#### Raw records ####

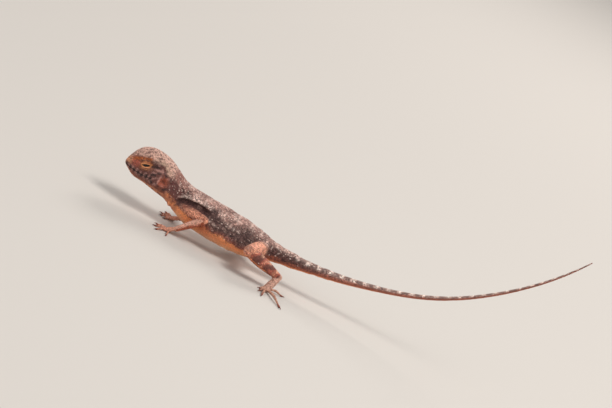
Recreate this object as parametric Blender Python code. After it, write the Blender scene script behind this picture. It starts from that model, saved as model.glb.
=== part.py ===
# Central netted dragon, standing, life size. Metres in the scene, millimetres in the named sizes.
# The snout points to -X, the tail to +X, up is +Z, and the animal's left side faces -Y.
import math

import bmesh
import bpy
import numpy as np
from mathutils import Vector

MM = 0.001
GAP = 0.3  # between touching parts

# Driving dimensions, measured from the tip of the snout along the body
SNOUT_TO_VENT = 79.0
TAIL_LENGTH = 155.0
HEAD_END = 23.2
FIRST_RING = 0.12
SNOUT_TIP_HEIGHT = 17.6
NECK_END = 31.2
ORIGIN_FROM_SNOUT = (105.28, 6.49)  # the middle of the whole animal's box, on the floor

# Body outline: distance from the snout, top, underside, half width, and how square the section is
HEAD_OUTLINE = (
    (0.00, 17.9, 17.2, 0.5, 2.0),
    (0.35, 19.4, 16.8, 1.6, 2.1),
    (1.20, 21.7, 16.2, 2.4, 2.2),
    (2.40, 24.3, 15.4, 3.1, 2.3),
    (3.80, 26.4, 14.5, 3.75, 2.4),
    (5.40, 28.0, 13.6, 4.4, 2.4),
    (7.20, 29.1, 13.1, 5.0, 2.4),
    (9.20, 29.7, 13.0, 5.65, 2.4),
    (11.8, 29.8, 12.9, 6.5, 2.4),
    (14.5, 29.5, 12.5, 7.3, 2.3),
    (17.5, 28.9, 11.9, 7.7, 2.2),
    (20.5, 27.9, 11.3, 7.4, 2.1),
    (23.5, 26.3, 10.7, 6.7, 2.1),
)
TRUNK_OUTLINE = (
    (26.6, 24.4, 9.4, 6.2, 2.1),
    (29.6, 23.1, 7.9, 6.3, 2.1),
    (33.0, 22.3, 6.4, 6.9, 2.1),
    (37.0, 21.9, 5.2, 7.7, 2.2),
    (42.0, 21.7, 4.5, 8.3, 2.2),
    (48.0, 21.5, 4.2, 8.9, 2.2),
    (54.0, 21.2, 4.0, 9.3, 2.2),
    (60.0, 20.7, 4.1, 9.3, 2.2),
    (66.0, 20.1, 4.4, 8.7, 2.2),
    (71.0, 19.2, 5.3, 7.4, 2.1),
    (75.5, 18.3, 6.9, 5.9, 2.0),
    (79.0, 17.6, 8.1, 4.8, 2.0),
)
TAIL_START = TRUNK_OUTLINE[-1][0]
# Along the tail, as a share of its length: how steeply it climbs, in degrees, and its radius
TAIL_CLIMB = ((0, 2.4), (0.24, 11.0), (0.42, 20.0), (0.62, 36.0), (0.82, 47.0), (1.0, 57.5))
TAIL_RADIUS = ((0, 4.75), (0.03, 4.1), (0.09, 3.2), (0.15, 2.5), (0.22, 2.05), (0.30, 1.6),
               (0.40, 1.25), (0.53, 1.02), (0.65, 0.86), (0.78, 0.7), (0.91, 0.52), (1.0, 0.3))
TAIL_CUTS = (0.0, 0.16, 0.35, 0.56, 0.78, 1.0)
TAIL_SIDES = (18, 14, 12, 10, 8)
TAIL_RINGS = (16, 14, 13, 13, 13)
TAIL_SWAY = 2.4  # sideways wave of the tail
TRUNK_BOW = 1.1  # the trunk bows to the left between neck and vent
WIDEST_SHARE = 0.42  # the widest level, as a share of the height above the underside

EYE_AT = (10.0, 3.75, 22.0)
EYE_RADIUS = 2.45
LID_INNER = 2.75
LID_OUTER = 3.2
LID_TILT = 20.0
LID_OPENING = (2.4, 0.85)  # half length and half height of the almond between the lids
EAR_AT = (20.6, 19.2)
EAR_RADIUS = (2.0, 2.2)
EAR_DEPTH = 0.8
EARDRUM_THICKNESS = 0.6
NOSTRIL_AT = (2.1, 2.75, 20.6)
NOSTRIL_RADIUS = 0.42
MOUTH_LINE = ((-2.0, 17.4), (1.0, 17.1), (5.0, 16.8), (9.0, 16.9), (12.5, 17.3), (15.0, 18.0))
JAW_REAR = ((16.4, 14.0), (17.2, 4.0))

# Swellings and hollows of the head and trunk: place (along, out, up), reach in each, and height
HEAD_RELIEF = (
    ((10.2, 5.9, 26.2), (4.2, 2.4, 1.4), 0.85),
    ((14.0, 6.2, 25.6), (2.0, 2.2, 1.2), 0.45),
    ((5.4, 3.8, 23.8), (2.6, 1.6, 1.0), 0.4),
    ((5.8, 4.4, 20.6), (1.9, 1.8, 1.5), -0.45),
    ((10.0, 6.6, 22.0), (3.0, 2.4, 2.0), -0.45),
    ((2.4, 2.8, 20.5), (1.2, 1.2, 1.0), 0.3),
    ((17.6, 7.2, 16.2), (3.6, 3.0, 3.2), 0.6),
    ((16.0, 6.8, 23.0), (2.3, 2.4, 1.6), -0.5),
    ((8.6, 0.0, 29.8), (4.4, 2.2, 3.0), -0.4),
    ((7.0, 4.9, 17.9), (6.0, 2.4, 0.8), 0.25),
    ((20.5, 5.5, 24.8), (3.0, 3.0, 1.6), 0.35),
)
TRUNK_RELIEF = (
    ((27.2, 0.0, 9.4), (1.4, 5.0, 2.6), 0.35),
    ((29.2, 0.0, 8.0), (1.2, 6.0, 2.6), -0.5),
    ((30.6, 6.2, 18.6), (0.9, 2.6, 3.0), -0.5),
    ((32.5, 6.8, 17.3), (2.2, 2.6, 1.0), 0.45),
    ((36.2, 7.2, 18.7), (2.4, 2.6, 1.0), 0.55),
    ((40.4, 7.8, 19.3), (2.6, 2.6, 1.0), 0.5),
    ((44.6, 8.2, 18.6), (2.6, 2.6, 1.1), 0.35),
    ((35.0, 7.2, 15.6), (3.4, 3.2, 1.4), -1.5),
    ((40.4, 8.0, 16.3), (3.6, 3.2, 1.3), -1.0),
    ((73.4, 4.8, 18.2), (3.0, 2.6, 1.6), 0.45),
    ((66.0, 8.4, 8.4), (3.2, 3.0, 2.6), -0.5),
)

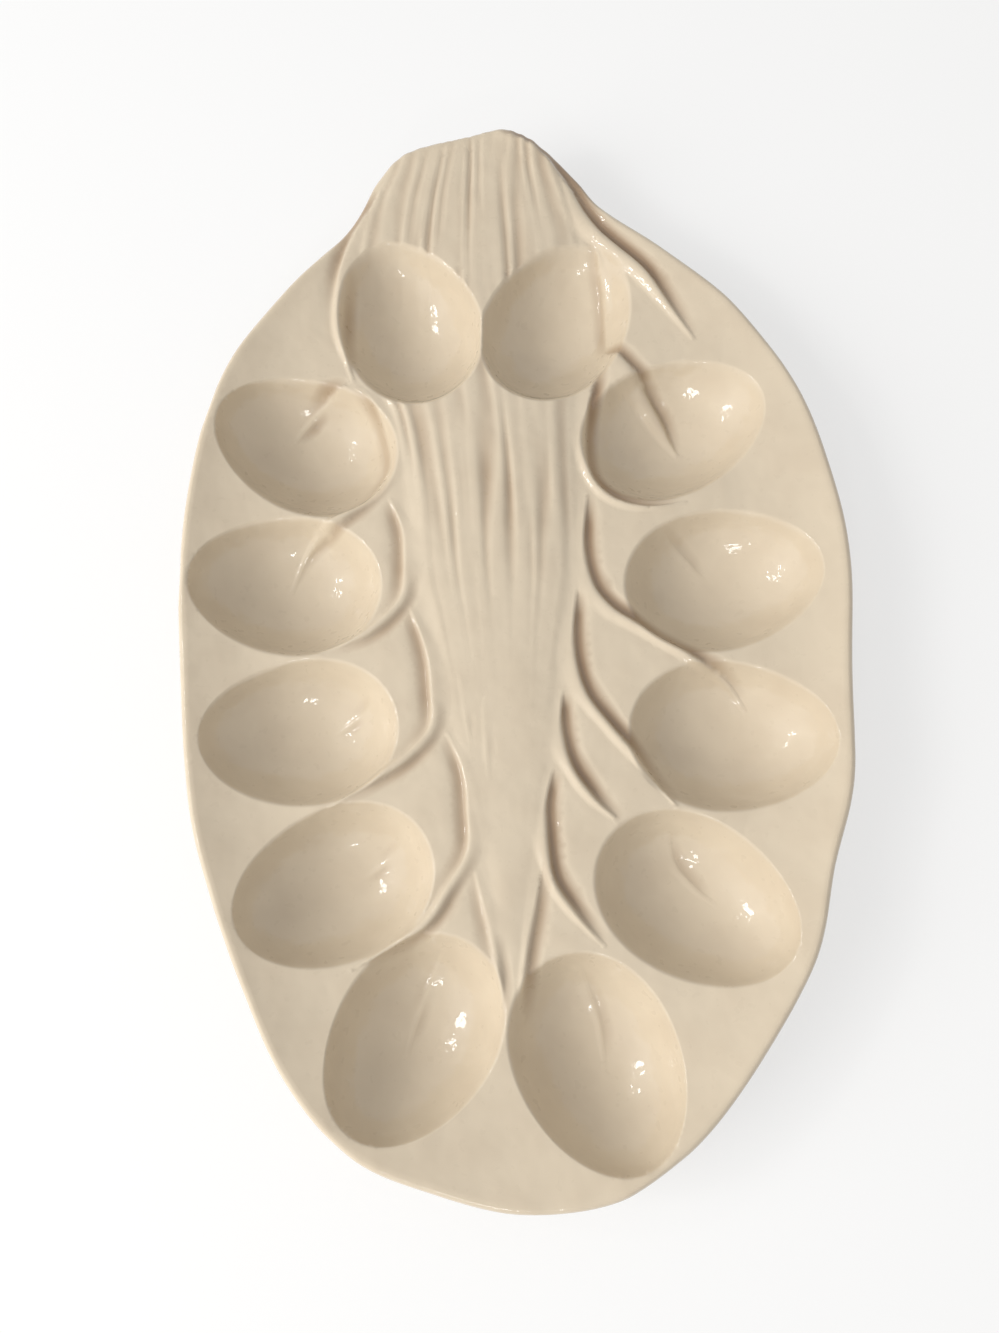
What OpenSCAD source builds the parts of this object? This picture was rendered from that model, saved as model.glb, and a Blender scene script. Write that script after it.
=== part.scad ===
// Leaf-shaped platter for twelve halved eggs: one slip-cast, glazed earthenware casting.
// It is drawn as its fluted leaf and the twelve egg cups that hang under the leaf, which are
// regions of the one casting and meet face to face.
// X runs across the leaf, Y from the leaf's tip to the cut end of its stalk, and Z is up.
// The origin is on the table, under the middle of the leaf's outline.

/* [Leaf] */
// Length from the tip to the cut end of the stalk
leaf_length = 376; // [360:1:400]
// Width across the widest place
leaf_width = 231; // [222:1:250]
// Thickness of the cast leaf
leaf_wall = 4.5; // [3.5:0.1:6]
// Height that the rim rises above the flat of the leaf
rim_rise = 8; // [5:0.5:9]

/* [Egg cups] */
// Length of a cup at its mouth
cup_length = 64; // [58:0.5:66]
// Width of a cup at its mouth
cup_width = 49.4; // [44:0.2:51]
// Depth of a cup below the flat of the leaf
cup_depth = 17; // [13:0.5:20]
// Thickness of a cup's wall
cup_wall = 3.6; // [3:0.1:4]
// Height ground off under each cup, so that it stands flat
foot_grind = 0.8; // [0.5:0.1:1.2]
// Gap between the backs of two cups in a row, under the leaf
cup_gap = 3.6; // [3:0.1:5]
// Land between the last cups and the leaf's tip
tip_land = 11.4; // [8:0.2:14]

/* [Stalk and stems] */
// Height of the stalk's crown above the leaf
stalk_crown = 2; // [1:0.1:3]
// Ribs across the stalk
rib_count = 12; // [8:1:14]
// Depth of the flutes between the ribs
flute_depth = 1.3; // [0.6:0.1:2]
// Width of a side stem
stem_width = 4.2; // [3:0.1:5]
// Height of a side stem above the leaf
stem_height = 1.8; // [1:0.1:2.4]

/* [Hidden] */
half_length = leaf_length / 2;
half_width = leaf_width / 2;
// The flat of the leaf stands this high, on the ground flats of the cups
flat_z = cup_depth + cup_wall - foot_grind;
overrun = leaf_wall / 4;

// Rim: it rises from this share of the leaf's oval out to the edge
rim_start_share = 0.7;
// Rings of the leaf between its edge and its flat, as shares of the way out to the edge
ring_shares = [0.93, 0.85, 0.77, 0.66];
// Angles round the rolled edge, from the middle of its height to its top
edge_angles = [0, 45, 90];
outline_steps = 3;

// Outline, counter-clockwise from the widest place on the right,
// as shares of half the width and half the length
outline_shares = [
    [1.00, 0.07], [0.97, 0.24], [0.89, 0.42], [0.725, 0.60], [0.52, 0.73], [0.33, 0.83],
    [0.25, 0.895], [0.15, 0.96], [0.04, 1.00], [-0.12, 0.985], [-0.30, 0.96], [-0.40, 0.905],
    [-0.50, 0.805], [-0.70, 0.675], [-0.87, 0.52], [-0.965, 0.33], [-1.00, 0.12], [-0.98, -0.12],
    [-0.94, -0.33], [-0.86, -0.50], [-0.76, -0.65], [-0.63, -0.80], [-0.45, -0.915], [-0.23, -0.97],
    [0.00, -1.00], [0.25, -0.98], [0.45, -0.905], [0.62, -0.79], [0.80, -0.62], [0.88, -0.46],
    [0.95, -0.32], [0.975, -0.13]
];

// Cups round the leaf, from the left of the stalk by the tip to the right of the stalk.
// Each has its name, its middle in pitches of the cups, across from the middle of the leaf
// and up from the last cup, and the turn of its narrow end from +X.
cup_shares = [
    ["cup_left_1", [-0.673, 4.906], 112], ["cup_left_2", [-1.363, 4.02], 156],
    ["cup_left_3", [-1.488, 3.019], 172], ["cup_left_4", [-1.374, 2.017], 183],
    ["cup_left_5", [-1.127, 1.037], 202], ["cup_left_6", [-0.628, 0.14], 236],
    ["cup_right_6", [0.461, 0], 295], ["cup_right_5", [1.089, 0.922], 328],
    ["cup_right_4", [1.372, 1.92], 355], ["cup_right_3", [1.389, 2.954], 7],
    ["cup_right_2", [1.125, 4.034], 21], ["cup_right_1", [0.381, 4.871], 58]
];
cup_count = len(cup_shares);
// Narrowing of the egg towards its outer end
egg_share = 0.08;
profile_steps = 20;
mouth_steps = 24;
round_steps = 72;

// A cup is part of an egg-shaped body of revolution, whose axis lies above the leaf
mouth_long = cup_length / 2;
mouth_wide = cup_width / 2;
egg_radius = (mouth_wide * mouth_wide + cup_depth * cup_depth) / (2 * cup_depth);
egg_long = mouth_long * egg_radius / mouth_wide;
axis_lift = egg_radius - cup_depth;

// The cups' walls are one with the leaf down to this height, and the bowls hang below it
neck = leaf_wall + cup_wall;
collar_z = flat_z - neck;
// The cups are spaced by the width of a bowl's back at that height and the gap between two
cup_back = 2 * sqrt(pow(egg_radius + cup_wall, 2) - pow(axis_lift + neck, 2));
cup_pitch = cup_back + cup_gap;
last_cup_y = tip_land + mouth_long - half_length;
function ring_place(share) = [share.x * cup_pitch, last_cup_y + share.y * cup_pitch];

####

> Your instructions
Starting with the first line of the records, repeat every line up to and including the one containing "ORIGIN_FROM_SNOUT = (105.28, 6.49)", and nothing else.

> Correct result
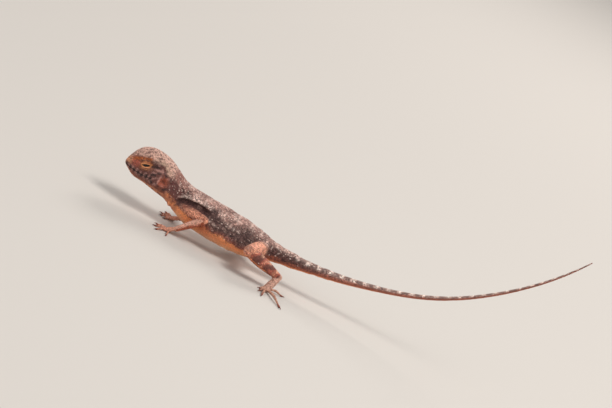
Recreate this object as parametric Blender Python code. After it, write the Blender scene script behind this picture. It starts from that model, saved as model.glb.
=== part.py ===
# Central netted dragon, standing, life size. Metres in the scene, millimetres in the named sizes.
# The snout points to -X, the tail to +X, up is +Z, and the animal's left side faces -Y.
import math

import bmesh
import bpy
import numpy as np
from mathutils import Vector

MM = 0.001
GAP = 0.3  # between touching parts

# Driving dimensions, measured from the tip of the snout along the body
SNOUT_TO_VENT = 79.0
TAIL_LENGTH = 155.0
HEAD_END = 23.2
FIRST_RING = 0.12
SNOUT_TIP_HEIGHT = 17.6
NECK_END = 31.2
ORIGIN_FROM_SNOUT = (105.28, 6.49)  # the middle of the whole animal's box, on the floor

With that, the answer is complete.